Mittwoch, 1. Oktober 2008

Do the D.A.N.C.E.



Day 15 (Dienstag, 30.Sept.08)

Speaking a language, for real, in public, is like dancing with a partner.

If you don’t know the steps and you aren’t familiar with the rhythms, you can’t do anything except make awkward, tentative gestures.

If you only know the steps, that is, let’s say for the sake of this metaphor, the vocabulary, then you can never connect with what your partner is doing. You hesitate for too long, or just when you get going you (or your partner) suddenly change directions or halt altogether. You’re always trying to decipher your partner’s movements. Frustrated, your partner either looks for someone else to dance with or thinks you are a hopelessly incompetent person in general and tries to teach you how to walk.

Even when you know the steps and the music, each partner has idiosyncrasies. Each moves a little differently, responds a little differently, and has different expectations of you.
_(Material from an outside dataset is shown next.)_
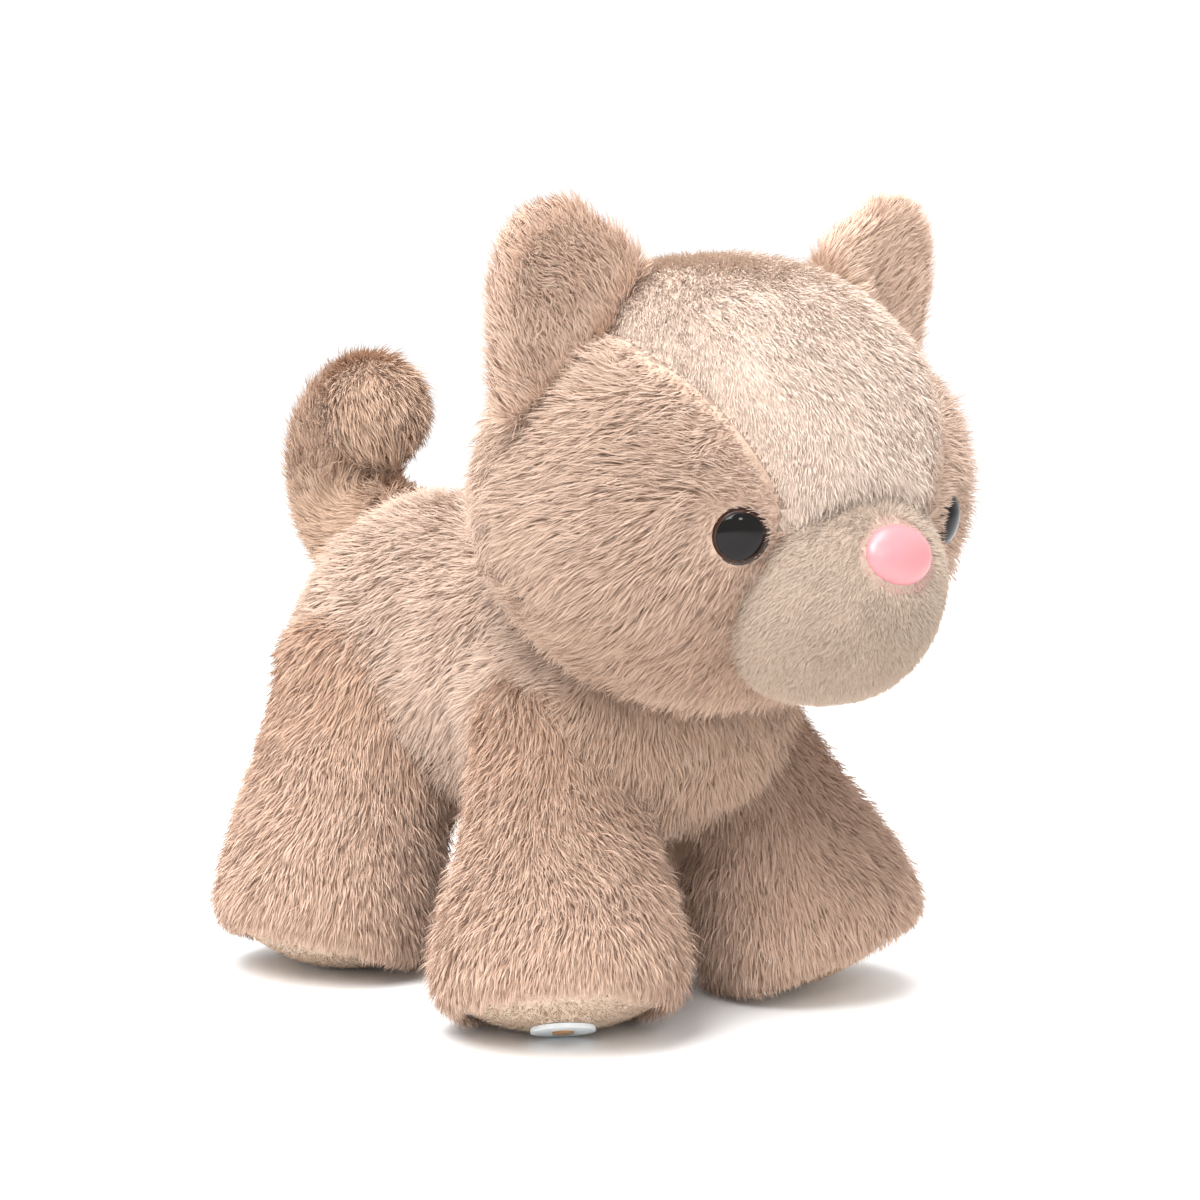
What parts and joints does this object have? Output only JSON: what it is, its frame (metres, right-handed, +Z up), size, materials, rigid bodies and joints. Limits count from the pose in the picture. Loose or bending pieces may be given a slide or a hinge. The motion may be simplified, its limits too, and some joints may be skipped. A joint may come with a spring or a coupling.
{
  "type": "interactive plush pet",
  "caption": "Standing plush kitten with stuffed swinging legs, turning head and tail, a press-button nose, a sprung paw contact and a sound module behind a belly flap.",
  "frame": {"origin": "on the ground at the middle of the toy's outline seen from above", "axes": "+Z up, the toy faces -Y, +X towards its left side"},
  "size_m": [0.1472, 0.2542, 0.21],
  "materials": {
    "long_fur": "long soft pile plush",
    "short_fur": "short velvety pile",
    "sole_cloth": "short velvety pile",
    "eye_plastic": "polished",
    "washer_plastic": "moulded",
    "nose_plastic": "polished, slightly see-through",
    "white_plastic": "satin",
    "case_plastic": "fine moulded grain",
    "tape": "hook and loop tape",
    "spring_steel": "plated wire and strip",
    "board_green": "solder mask",
    "black_plastic": "moulded",
    "led_pink": "clear epoxy",
    "lead_red": "insulated lead",
    "lead_grey": "insulated lead",
    "cell_sleeve": "printed sleeve, plain",
    "speaker_paper": "pressed paper",
    "magnet_steel": "ferrite and steel",
    "contact_brass": "plated"
  },
  "bodies": {
    "torso": {"torso_plush": "long_fur", "pouch_loop_tape": "tape", "module_case_upper": "case_plastic", "module_case_lower": "case_plastic", "battery_door": "case_plastic", "battery_door_screw": "spring_steel", "case_screws": "spring_steel", "battery_1": "cell_sleeve", "battery_2": "cell_sleeve", "battery_springs": "spring_steel", "battery_plates": "spring_steel", "speaker_frame": "black_plastic", "speaker_cone": "speaker_paper", "speaker_magnet": "magnet_steel", "circuit_board": "board_green", "sound_chip": "black_plastic", "motion_switch": "contact_brass", "power_switch_body": "black_plastic", "neck_lead": "lead_red", "paw_link_lead": "lead_grey"},
    "flap": {"access_flap": "long_fur", "flap_hook_tape": "tape"},
    "switch": {"power_switch_slider": "white_plastic"},
    "neck": {"neck_plush": "long_fur"},
    "head": {"head_plush": "long_fur", "muzzle_plush": "short_fur", "eye_right": "eye_plastic", "eye_left": "eye_plastic", "eye_washer_right": "washer_plastic", "eye_washer_left": "washer_plastic", "nose_housing": "white_plastic", "nose_spring": "spring_steel", "nose_board": "board_green", "nose_led": "led_pink", "nose_switch": "black_plastic", "nose_lead": "lead_red"},
    "nose": {"nose_button": "nose_plastic"},
    "ear_r": {"ear_right": "long_fur"},
    "ear_l": {"ear_left": "long_fur"},
    "leg_fr": {"leg_front_right": "long_fur", "sole_front_right": "sole_cloth", "paw_contact_housing": "white_plastic", "paw_contact_spring": "spring_steel", "paw_contact_washer": "washer_plastic", "paw_lead": "lead_grey"},
    "pin": {"paw_contact_pin": "contact_brass"},
    "leg_fl": {"leg_front_left": "long_fur", "sole_front_left": "sole_cloth"},
    "leg_hr": {"leg_hind_right": "long_fur", "sole_hind_right": "sole_cloth"},
    "leg_hl": {"leg_hind_left": "long_fur", "sole_hind_left": "sole_cloth"},
    "tail": {"tail_plush": "long_fur"}
  },
  "joints": [
    {"name": "head_turn", "type": "hinge", "parent": "torso", "child": "neck", "pos_m": [0, -0.059, 0.14], "axis": [0, -0.494, 0.8695], "range_deg": [-25, 25], "stiffness_Nm_per_rad": 1.5},
    {"name": "head_nod", "type": "hinge", "parent": "neck", "child": "head", "pos_m": [0, -0.059, 0.14], "axis": [1, 0, 0], "range_deg": [-15, 8], "stiffness_Nm_per_rad": 2},
    {"name": "nose_press", "type": "slide", "parent": "head", "child": "nose", "axis": [0, 0.947, -0.3212], "range_m": [0, 0.0012], "stiffness_N_per_m": 400, "deforming": ["nose_spring"]},
    {"name": "ear_fold_right", "type": "hinge", "parent": "head", "child": "ear_r", "pos_m": [-0.031, -0.059, 0.189], "axis": [-0.6828, 0.1241, -0.72], "range_deg": [-5, 10], "stiffness_Nm_per_rad": 0.3},
    {"name": "ear_fold_left", "type": "hinge", "parent": "head", "child": "ear_l", "pos_m": [0.031, -0.059, 0.189], "axis": [0.6828, 0.1241, -0.72], "range_deg": [-10, 5], "stiffness_Nm_per_rad": 0.3},
    {"name": "leg_swing_front_right", "type": "hinge", "parent": "torso", "child": "leg_fr", "pos_m": [-0.029, -0.025, 0.075], "axis": [1, 0, 0], "range_deg": [-15, 6], "stiffness_Nm_per_rad": 3},
    {"name": "leg_swing_front_left", "type": "hinge", "parent": "torso", "child": "leg_fl", "pos_m": [0.029, -0.025, 0.075], "axis": [1, 0, 0], "range_deg": [-15, 6], "stiffness_Nm_per_rad": 3},
    {"name": "leg_swing_hind_right", "type": "hinge", "parent": "torso", "child": "leg_hr", "pos_m": [-0.028, 0.057, 0.076], "axis": [1, 0, 0], "range_deg": [-12, 12], "stiffness_Nm_per_rad": 3},
    {"name": "leg_swing_hind_left", "type": "hinge", "parent": "torso", "child": "leg_hl", "pos_m": [0.028, 0.057, 0.076], "axis": [1, 0, 0], "range_deg": [-12, 12], "stiffness_Nm_per_rad": 3},
    {"name": "paw_pin_press", "type": "slide", "parent": "leg_fr", "child": "pin", "axis": [0.211, 0.332, 0.9194], "range_m": [0, 0.0008], "stiffness_N_per_m": 400, "deforming": ["paw_contact_spring"]},
    {"name": "tail_wag", "type": "hinge", "parent": "torso", "child": "tail", "pos_m": [0, 0.09106, 0.11568], "axis": [0, 1, 0], "range_deg": [-25, 25], "stiffness_Nm_per_rad": 0.8},
    {"name": "flap_open", "type": "hinge", "parent": "torso", "child": "flap", "pos_m": [0, 0.035, 0.0508], "axis": [1, 0, 0], "range_deg": [0, 70]},
    {"name": "power_switch_slide", "type": "slide", "parent": "torso", "child": "switch", "axis": [0, 1, 0], "range_m": [0, 0.003]}
  ]
}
To relate this to language, it seems likely that every person in the world has a different vocabulary. Supposing the average vocabulary consists of 50,000 words, the chances are slim that any two people would know exactly the same 50,000 words. And even if they did, even with, for example, identical twins raised together, it seems likely that any two people would recognize different connotations for some words and would understand different nuances of many words. Since each person’s experience of a language probably differs from everyone else’s, everyone has a slightly different knowledge of the language.

Then, of course, there are the cultural aspects of language that everyone has a different experience of. I mean regionalisms, catch phrases, jargon, inside jokes, lines from songs, movies, books, plays, and poetry, all the different institutional cadences, from the dry, stuffy legalese of fine print to the punchy, clipped sensationalism of the headlines.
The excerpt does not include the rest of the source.